Provided material:
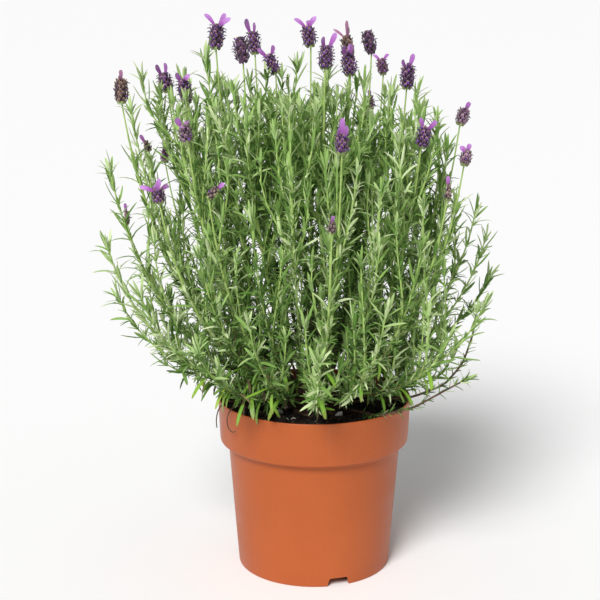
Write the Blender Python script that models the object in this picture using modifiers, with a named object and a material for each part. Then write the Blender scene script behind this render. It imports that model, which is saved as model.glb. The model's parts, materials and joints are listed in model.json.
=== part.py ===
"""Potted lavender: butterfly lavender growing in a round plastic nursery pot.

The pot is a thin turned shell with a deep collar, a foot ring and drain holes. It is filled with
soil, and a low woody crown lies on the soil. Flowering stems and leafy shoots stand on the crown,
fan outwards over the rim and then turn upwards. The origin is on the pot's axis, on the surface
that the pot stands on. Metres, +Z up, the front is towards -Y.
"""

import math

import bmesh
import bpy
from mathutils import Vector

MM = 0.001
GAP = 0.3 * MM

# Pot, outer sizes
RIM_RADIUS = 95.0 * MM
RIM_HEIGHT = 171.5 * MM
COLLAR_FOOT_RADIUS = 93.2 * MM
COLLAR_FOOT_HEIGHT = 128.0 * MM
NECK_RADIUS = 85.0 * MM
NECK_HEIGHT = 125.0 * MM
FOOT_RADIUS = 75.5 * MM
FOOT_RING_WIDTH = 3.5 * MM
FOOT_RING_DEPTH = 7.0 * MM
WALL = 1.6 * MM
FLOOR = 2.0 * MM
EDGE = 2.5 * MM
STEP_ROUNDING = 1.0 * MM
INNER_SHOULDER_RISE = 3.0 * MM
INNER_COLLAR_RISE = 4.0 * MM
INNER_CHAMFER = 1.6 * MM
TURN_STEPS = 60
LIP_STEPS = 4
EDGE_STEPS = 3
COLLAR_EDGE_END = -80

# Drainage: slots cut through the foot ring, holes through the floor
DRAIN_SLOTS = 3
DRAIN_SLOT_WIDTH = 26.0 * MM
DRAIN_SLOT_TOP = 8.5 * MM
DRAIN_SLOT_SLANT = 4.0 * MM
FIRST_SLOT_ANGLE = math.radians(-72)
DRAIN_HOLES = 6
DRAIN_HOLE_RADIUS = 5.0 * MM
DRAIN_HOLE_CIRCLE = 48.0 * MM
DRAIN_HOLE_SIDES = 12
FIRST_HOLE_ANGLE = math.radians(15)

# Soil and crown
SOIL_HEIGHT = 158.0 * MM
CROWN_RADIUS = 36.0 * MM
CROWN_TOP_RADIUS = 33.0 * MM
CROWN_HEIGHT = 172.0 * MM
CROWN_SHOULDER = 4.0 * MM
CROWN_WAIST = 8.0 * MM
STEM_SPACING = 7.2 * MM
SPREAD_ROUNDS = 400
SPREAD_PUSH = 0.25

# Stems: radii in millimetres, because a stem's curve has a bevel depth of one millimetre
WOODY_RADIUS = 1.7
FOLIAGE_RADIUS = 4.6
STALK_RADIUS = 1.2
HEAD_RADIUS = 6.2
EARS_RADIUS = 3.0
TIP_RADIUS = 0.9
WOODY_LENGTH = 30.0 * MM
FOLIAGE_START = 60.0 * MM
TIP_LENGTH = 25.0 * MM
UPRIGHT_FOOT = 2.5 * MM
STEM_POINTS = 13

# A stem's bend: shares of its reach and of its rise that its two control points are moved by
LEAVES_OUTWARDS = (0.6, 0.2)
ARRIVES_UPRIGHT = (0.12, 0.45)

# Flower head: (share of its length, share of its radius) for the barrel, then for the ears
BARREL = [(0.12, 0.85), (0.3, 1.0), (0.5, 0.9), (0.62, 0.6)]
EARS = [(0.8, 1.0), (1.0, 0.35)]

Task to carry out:
Restate, word for word and with nothing added, the lines from the first line of the listing through the one where "plastic nursery pot." stands.

The output:
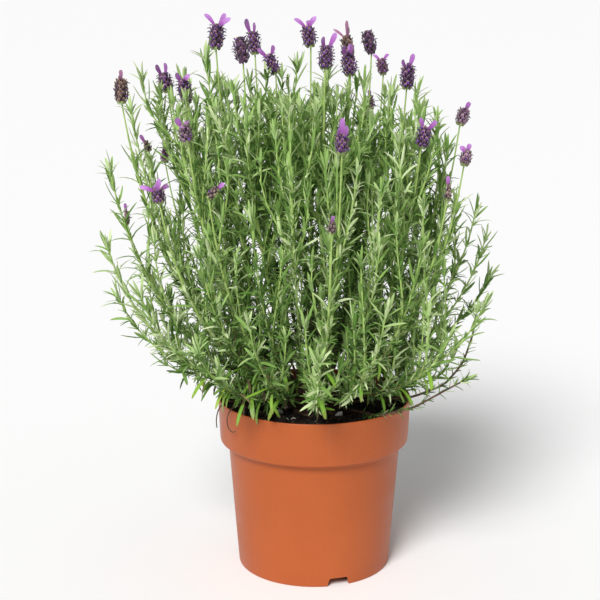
Write the Blender Python script that models the object in this picture using modifiers, with a named object and a material for each part. Then write the Blender scene script behind this render. It imports that model, which is saved as model.glb. The model's parts, materials and joints are listed in model.json.
=== part.py ===
"""Potted lavender: butterfly lavender growing in a round plastic nursery pot.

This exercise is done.